The Information Design Manifesto

The Information Design Manifesto

Information is for the mind; art is for the soul.

The duty of an information designer is to forge these two into one.

For the world drowns in data but starves for meaning.

Information alone is sterile, and art without truth is hollow.

This sacred fusion of truth and beauty holds immense power to inform the confused, inspire the listless, and delight the doomers.

The forge is calling. Join us to shape a golden age of visual communication.

The new era will elevate data to emotional resonance. Our work will inspire curiosity and wonder, guiding people through vast oceans of information toward clarity and understanding.

Principles

  1. Be real, then real good. Information designers are driven by authenticity and quality. Our responsibility to inform demands honesty and excellence—we don't ship until there's nothing left to add or remove.

  2. Details are everything. We invert the 80/20 rule: 80% of our attention can go to the tiny details because they separate remarkable work from good work. We consider every pixel and interaction. Caring about the little things means our audience will stick around.

  3. Become zen with the Venn. We are polymaths by nature, our toolbox an interdisciplinary overlap of code, colour theory, cartography, geometry, interface design and data science. Our practice demands creative technique and technical creativity.

  4. Resist entropy with elegance. The world only gets more complex: history only gets longer, datasets larger, technology more sophisticated. There is ever more to learn, and it gets ever more complicated. To protect society from the onslaught of complexity, we find signal in the noise and explain it with simple visual elegance. There has never been so much information, and tomorrow there will be more.

  5. Liberate good data. Terabytes of valuable data remain trapped in prisons of academic reports and government databases. It's our responsibility to deliver justice and set them free.

  6. Champion inconvenient truths. Most people have (data) trust issues. They regularly ignore new information, even irrefutable information, if it contradicts their existing beliefs, identity, or investments. Disguising the evidence with good design helps it slip past the brain's security system. Faced with beauty, a soldier lowers their guard and opens their mind.

  7. Get to intuition. Emotion drives behaviour more than knowledge—just ask the overweight doctor. We don’t just show people data, we help them feel it in their bones. Incidental learning during an immersive activity helps information become intuition. Visual explainers, stories, and games transform cerebral understanding into instinct.

  8. Reject soulless work. Business intelligence dashboards are the antithesis of our work – corporate spreadsheets wearing cheap suits. We reject their bland designs, bloated code, suggested charts, and janky interactions.

  9. Abstract thoughtfully. Information design is a portal that connects reality to its abstractions; the macro to the micro. Let the part tell the whole to reduce cognitive load, but maintain balance and nuance.

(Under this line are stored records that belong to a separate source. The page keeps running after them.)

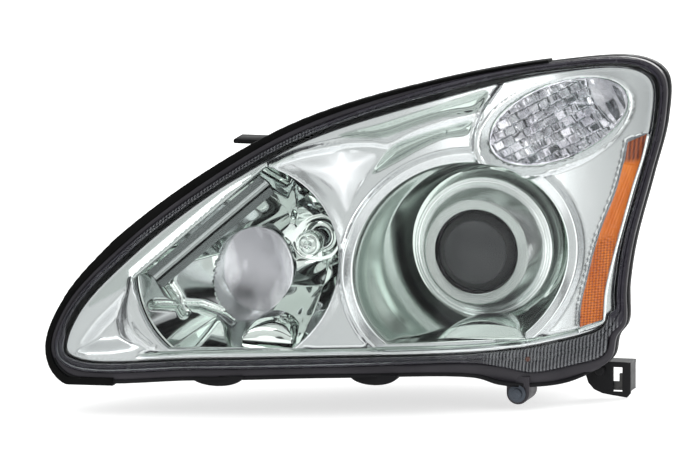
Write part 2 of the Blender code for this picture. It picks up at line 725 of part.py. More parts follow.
def make_pivot(mats, parts, tools):
    """The socket in the carrier, and the ball stud that goes back through the rear wall."""
    x, y, z = PIVOT
    socket = cylinder("pivot_socket", PIVOT, 18, 10.8, mats["nylon"], parts, segments=24)
    mouth = cylinder("pivot_mouth", (x, y + 20, z), 40, 5.6, None, tools, segments=20)
    cut(socket, ball("pivot_cavity", PIVOT, CUP_R, None, tools), mouth)
    stud = ball("pivot_ball_stud", PIVOT, BALL_R, mats["steel"], parts)
    end = rear_depth(x) + 6
    reach = end + 2 - y
    shank = cylinder("pivot_shank", (x, y + reach / 2, z), reach, 3.5, None, tools, segments=20)
    join(stud, shank, cylinder("pivot_head", (x, end + 3.0, z), 5, 6.5, None, tools, segments=6))


def make_aim_screw(name, at, mats, parts, tools):
    """A screw that turns in the housing, and the round nut that it pushes along in the carrier's cup."""
    x, z = at
    y, wall = PIVOT[1], rear_depth(x) + 6
    profile = [(0, y - 15), (SCREW_R, y - 14), (SCREW_R, wall + 0.4), (6, wall + 0.4), (6, wall + 2.4),
               (4.5, wall + 2.4), (4.5, wall + 5), (0, wall + 5)]
    screw = turned(f"{name}_screw", profile, at, mats["steel"], parts, steps=18)
    join(screw, cylinder(f"{name}_hex", (x, wall + 5, z), 5.4, 7, None, tools, segments=6))
    nut = ball(f"{name}_nut", (x, y, z), BALL_R, mats["nylon"], parts)
    cut(nut, cylinder(f"{name}_nut_bore", (x, y, z), 30, SCREW_R + 0.35, None, tools, segments=18))


def make_high_beam(mats, parts, tools):
    """The reflector bowl, with its bulb on a quarter-turn base and the shield before the bulb's tip."""
    x, z = HIGH_AXIS
    rim = cut_circle(HIGH_OPENING, HIGH_OPENING_R, HIGH_FLOOR_Z, HIGH_CHORD, grow=2.0, count=36)
    front = on_lens(rim, BEZEL_DEPTH + 15.0)
    hub = at_depth(circle(HIGH_AXIS, 14.0, 36), -137.0)
    loops = [front]
    loops += [part_way(front, hub, share, 1 - (1 - share) ** 2) for share in (0.25, 0.5, 0.75)]
    loops += [hub, at_depth(circle(HIGH_AXIS, 14.0, 36), -131.0)]
    reflector = loft("high_beam_reflector", loops, mats["chrome"], parts)
    face_out(reflector, (x, -400, z))
    solidify(reflector, 2.2, offset=1.0)
    glass = [(0, -176), (4, -175), (6.3, -171), (6.3, -139.3), (0, -139.3)]
    turned("high_bulb_glass", glass, HIGH_AXIS, mats["glass"], parts, steps=18)
    body = [(0, -139), (11, -139), (11, -130.6), (17, -130.6), (17, -127), (12, -127), (12, -104), (0, -104)]
    base = turned("high_bulb_base", body, HIGH_AXIS, mats["black"], parts, steps=20)
    join(base, box("high_base_plug", (x - 8, -110, z - 26), (x + 8, -98, z - 6), None, tools))
    cap = [(0, -186), (6, -185), (11, -181.5), (11, -173), (10, -173), (10, -180.5), (5.6, -184), (0, -185)]
    shield = turned("high_bulb_shield", cap, HIGH_AXIS, mats["chrome"], parts, steps=24)
    join(
        shield,
        box("shield_leg", (x - 2, -180, z - 11.6), (x + 2, -142, z - 10.2), None, tools),
        box("shield_foot", (x - 1.8, -143.4, z - 17), (x + 1.8, -142.2, z - 10.5), None, tools),
    )


def make_projector(mats, parts, tools):
    """Lens in its holder, shroud, rear reflector, cut-off shutter and the bulb on its base."""
    x, z = LOW_AXIS
    mouth, back = FRAME_FRONT_Y - GAP, FRAME_BACK_Y + GAP
    holder = [(35, -137), (37.4, -136), (41, -96), (46, -92), (46, mouth), (39, mouth), (34.8, -126.5),
              (34.8, -132)]
    turned("projector_lens_holder", holder, LOW_AXIS, mats["black"], parts, steps=28)
    dome = [(0, -149)]
    for k in range(1, 6):
        angle = math.radians(90) * k / 6
        dome.append((LENS_R * math.sin(angle), -133 - 16 * math.cos(angle)))
    dome += [(LENS_R, -133), (LENS_R, -128.0), (0, -128.0)]
    turned("projector_lens", dome, LOW_AXIS, mats["glass"], parts, steps=28)
    reflector = [(46, back), (46, back + 3), (41, back + 4), (37, -64), (29, -46), (17.5, -37), (17.5, -32),
                 (13.2, -32), (13.2, -39), (26.5, -48), (34.3, -65), (38.6, back)]
    turned("projector_reflector", reflector, LOW_AXIS, mats["aluminium"], parts, steps=24)
    shutter = cylinder("projector_shutter", (x, -85.5, z), 1.6, 41, mats["steel"], parts, segments=32)
    cut(shutter, box("shutter_cut_left", (x - 60, -100, z - 1), (x, -70, z + 60), None, tools))
    cut(shutter, box("shutter_cut_right", (x - 1, -100, z + 0.2), (x + 60, -70, z + 60), None, tools))
    shroud = [(38.4, -138), (38.4, -140), (43.5, -140.5), (54, -113), (57.5, -112.8), (60, -110.5),
              (57, -106.5), (51, -105.5), (49, -92.8), (47.5, -92.8), (49, -107.5), (42.2, -138)]
    turned("projector_shroud", shroud, LOW_AXIS, mats["silver"], parts, steps=28)
    glass = [(0, -74), (3.5, -73), (5.5, -69), (5.5, -40.3), (0, -40.3)]
    turned("low_bulb_glass", glass, LOW_AXIS, mats["glass"], parts, steps=16)
    body = [(0, -40), (12, -40), (12, -31.4), (19, -31.4), (19, -28), (13, -28), (13, -10), (0, -10)]
    base = turned("low_bulb_base", body, LOW_AXIS, mats["black"], parts, steps=20)
    join(base, box("low_base_plug", (x - 10, -16, z - 32), (x + 10, -4, z - 6), None, tools))


def make_carrier_screws(mats, parts):
    """The three screws that hold the projector's flange to the carrier."""
    back = FRAME_BACK_Y + GAP
    profile = [(0, back), (5, back), (5, back + 3.2), (3, back + 3.9), (0, back + 3.9)]
    for i, degrees in enumerate((45, 165, 285)):
        angle = math.radians(degrees)
        at = (LOW_AXIS[0] + 52 * math.cos(angle), LOW_AXIS[1] + 52 * math.sin(angle))
        turned(f"projector_screw_{i + 1}", profile, at, mats["steel"], parts, steps=12)


# ---------------------------------------------------------------- covers, bracket and wiring


def make_cover(name, port, mats, parts, tools):
    """A twist-off dust cover on a collar, with a bar to turn it by, and its gasket."""
    axis, hole, collar, end = port
    x, z = axis
    outer = collar + 3.4
    profile = [(0, end + 3.6), (collar + 0.8, end + 3.6), (collar + 0.8, end - 4), (outer, end - 4),
               (outer, end + 2), (collar + 1, end + 5.5), (collar - 4, end + 7), (0, end + 7)]
    cover = turned(f"{name}_cover", profile, axis, mats["black"], parts, steps=32)
    reach = collar * 0.82
    join(cover, box(f"{name}_bar", (x - reach, end + 5, z - 5), (x + reach, end + 15, z + 5), None, tools))
    near, far = end + 0.3, end + 3.2
    ring = [(collar - 0.4, near), (collar - 0.4, far), (hole + 0.3, far), (hole + 0.3, near)]
    turned(f"{name}_cover_gasket", ring, axis, mats["rubber"], parts, steps=28)


def make_lower_mount(mats, parts):
    front, back = LOWER_BOSS_Y
    sleeve = [(4.8, front - 0.5), (4.8, back + 0.5), (3.4, back + 0.5), (3.4, front - 0.5)]
    turned("lower_mount_sleeve", sleeve, LOWER_BOSS, mats["steel"], parts, steps=18)
    bolt = [(0, front - 6.5), (4.6, front - 6.5), (4.6, front - 2.4), (7.5, front - 2.4), (7.5, front - 0.9),
            (3, front - 0.9), (3, back + 14), (0, back + 14)]
    turned("lower_mount_bolt", bolt, LOWER_BOSS, mats["steel"], parts, steps=18)


def make_bumper_bracket(mats, parts, tools):
    """The moulded bracket under the outboard corner, with a slot for the bumper's clip."""
    front, back = -93.0, -71.0
    right, top, bottom = 189.0, -96.5, -126.5
    outline = [(152, top), (right, top), (right, bottom + 3.5), (right - 3, bottom), (173, bottom + 1.6),
               (164.4, bottom + 3), (157.6, bottom + 6), (152.6, bottom + 11.5), (150.4, bottom + 18)]
    bracket = plate("bumper_bracket", [outline], front, front + 3, mats["black"], parts)
    shelf = box("bracket_top", (158, front + 0.2, top - 2.8), (right - 0.2, back, top - 0.2), None, tools)
    side_low, side_high = (right - 2.8, front + 0.1, bottom + 5), (right - 0.4, back - 0.2, top - 0.4)
    join(bracket, shelf, box("bracket_side", side_low, side_high, None, tools))
    cut(bracket, box("bracket_slot", (174, front - 5, -122), (182, front + 10, -101), None, tools))
    clip = box("bumper_clip", (172.8, front + 3.3, -121), (185, front + 5.1, -102.5), mats["steel"], parts)
    bevel(clip, 0.6)
    head = front - GAP
    profile = [(0, head - 3), (3.4, head - 3), (4.5, head - 2), (4.5, head), (0, head)]
    turned("bracket_screw", profile, (163, -104), mats["steel"], parts, steps=14)


def make_wiring(mats, parts, tools):
    """The main connector on the rear wall, its latch and the two leads that stay outside the housing."""
    connector = box("main_connector", (44, 0.3, 78), (78, 24, 96), mats["grey"], parts)
    bevel(connector, 1.2)
    cut(connector, box("connector_mouth", (47, 10, 81), (75, 30, 93), None, tools))
    latch = box("connector_latch", (55, 3, 96.6), (67, 22, 98.4), mats["grey"], parts)
    bevel(latch, 0.5)
    x, z = TURN_AXIS
    path = [(80, 8, 88), (88, 12, 90), (98, 24, 88), (108, 32, 84), (x, 34, z), (x, 28, z)]
    tube("turn_lead", path, 3.0, mats["rubber"], parts)
    x, z = MARKER_AXIS
    path = [(80, 6, 82), (90, 5, 74), (112, 5, 56), (130, 6, 32), (142, 8, 0), (148, 20, -24),
            (x + 2, 33, -38), (x, 33, z), (x, 28, z)]
    tube("marker_lead", path, 2.6, mats["rubber"], parts)


def make_vents(mats, parts):
    """Two rubber caps on the rear wall that let the housing breathe."""
    profile = [(0, 0.5), (5.5, 0.5), (7, 3), (7, 12), (5, 14), (0, 14)]
    for name, at in (("upper_vent_cap", (52, 66)), ("lower_vent_cap", (118, -66))):
        turned(name, profile, at, mats["rubber"], parts, steps=16)


def main():
    clear_scene()
    parts, tools = new_collection("headlight"), new_collection("cutters")
    mats = make_materials()
    make_outer_lens(mats, parts)
    make_sealant(mats, parts)
    make_housing(mats, parts, tools)
    make_hood_seal(mats, parts)
    make_bezel(mats, parts, tools)
    make_amber(mats, parts)
    make_low_bowl(mats, parts)
    make_turn_signal(mats, parts)
    socket_set("turn", TURN_PORT, -76.0, 8.0, mats, parts, tools)
    socket_set("marker", MARKER_PORT, -62.0, 5.0, mats, parts, tools)
    make_aim_frame(mats, parts, tools)
    make_pivot(mats, parts, tools)
    make_aim_screw("vertical_aim", VERTICAL_SCREW, mats, parts, tools)
    make_aim_screw("horizontal_aim", HORIZONTAL_SCREW, mats, parts, tools)
    make_high_beam(mats, parts, tools)
    make_projector(mats, parts, tools)
    make_carrier_screws(mats, parts)
    make_cover("low_beam", LOW_PORT, mats, parts, tools)
    make_cover("high_beam", HIGH_PORT, mats, parts, tools)
    make_lower_mount(mats, parts)
    make_bumper_bracket(mats, parts, tools)
    make_wiring(mats, parts, tools)
    make_vents(mats, parts)
    hang(parts, PIVOT, CARRIER_PIECES)


main()
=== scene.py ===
"""The looks of a left-hand car headlight assembly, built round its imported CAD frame.

Lengths are in millimetres until a mesh is made, and MM turns them into metres. +X points outboard, +Y to the
rear and +Z up. Outlines are seen along Y, as (x, z).
"""

import math

import bpy
import numpy as np
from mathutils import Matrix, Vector, geometry


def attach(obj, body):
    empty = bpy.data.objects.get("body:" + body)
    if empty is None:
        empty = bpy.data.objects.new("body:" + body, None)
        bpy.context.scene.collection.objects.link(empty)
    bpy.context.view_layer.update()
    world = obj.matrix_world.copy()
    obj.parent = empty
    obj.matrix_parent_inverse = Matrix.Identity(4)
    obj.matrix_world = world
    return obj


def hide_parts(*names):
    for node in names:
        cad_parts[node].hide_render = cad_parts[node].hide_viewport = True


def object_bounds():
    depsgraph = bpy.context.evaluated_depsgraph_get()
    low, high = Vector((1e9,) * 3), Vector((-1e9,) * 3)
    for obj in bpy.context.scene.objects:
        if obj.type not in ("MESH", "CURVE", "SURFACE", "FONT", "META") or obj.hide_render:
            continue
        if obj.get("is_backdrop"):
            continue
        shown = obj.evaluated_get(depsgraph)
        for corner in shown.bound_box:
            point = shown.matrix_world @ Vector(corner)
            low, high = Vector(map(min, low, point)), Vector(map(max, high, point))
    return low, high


MM = 0.001

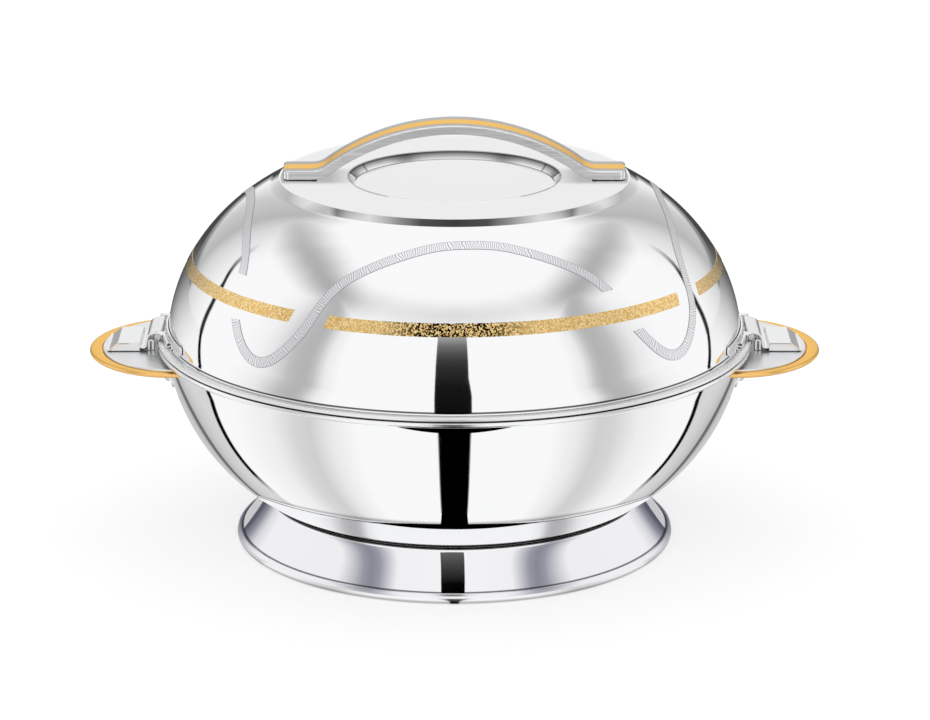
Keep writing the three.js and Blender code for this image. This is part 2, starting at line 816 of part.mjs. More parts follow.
// Hinge bracket: a strip pressed to the dome with a rolled lower edge and two knuckles
function hingeBracket() {
  const beadHeight = brimTop + fitGap + stripBeadRadius;
  const lower = domeAngleAtHeight(beadHeight);
  const upper = domeAngleAtHeight(hingeHeight + stripRise);
  const face = offsetPath(roundedPath(domePath(lower, upper, stripSteps)), -fitGap - stripSheet);
  const strip = solid(turned(sheetOutline(face, stripSheet)));
  const beadCentre = domeCentreRadius + domeReach * Math.cos(lower) + fitGap + stripBeadRadius;
  const bead = solid(turned(roundedPath(ellipseArc(
    beadCentre, beadHeight, stripBeadRadius, stripBeadRadius, 0, 2 * Math.PI, stripBeadSteps,
  ).slice(1))));
  const half = strapHalfWidth + fitGap;
  const low = brimTop - cutOverrun;
  const high = hingeHeight + stripRise + cutOverrun;
  const block = (reach, bottom, top, turn) => solid(alongX(roundedPath([
    [0, bottom], [reach, bottom, turn], [reach, top, turn], [-reach, top, turn], [-reach, bottom, turn],
    [0, bottom],
  ]).slice(1), earRoot - earReach, rimRadius));
  const plate = strip.intersect(block(stripHalfLength, beadHeight, hingeHeight + stripRise, stripEndTurn));
  const roll = bead.subtract(block(half, low, high, 0)).intersect(block(stripBeadHalfLength, low, high, 0));
  const wall = offsetPath(roundedPath(domePath(lower, upper, stripSteps)), -fitGap);
  const wallTop = wall[stripSteps].y;
  const keepOut = [new THREE.Vector2(0, wall[0].y), ...wall, new THREE.Vector2(0, wallTop)];
  const rootReach = domeWallRadius * Math.cos(flatAngle) - cutOverrun;
  const web = roundedPath([...rolledEdge(rollAngle - Math.PI), [rootReach, hingeHeight + knuckleRadius]]);
  const knuckle = sheetOutline(web, strapSheet);
  let bracket = plate.add(roll);
  [[-half - knuckleLength, -half], [half, half + knuckleLength]].forEach(([from, to]) => {
    bracket = bracket.add(solid(alongY(knuckle, from, to)));
  });
  return geometryOf(bracket.subtract(solid(turned(keepOut))));
}

// Hinge pin along Y with a small head at each end
function hingePin() {
  const seat = strapHalfWidth + fitGap + knuckleLength + fitGap;
  const end = seat + pinHeadLength;
  const outline = roundedPath([
    [0, -end], [pinHeadRadius, -end], [pinHeadRadius, -seat], [pinRadius, -seat],
    [pinRadius, seat], [pinHeadRadius, seat], [pinHeadRadius, end], [0, end],
  ]);
  return turned(outline, smallFlats).rotateX(Math.PI / 2).translate(hingeReach, 0, hingeHeight);
}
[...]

  10. Respect the data and your audience. Paint the full picture: provide context and don’t mislead. Data is vulnerable to misrepresentation. You may disguise the truth but never beat it out of shape. Let the data tell its story.

The call

Information designers: Be the bridge, the translator, the alchemist who turns silicon data into gold.

Your precision, creativity, and care are essential services to humanity.

The forge is hot. Make sense of the world. Make something that matters.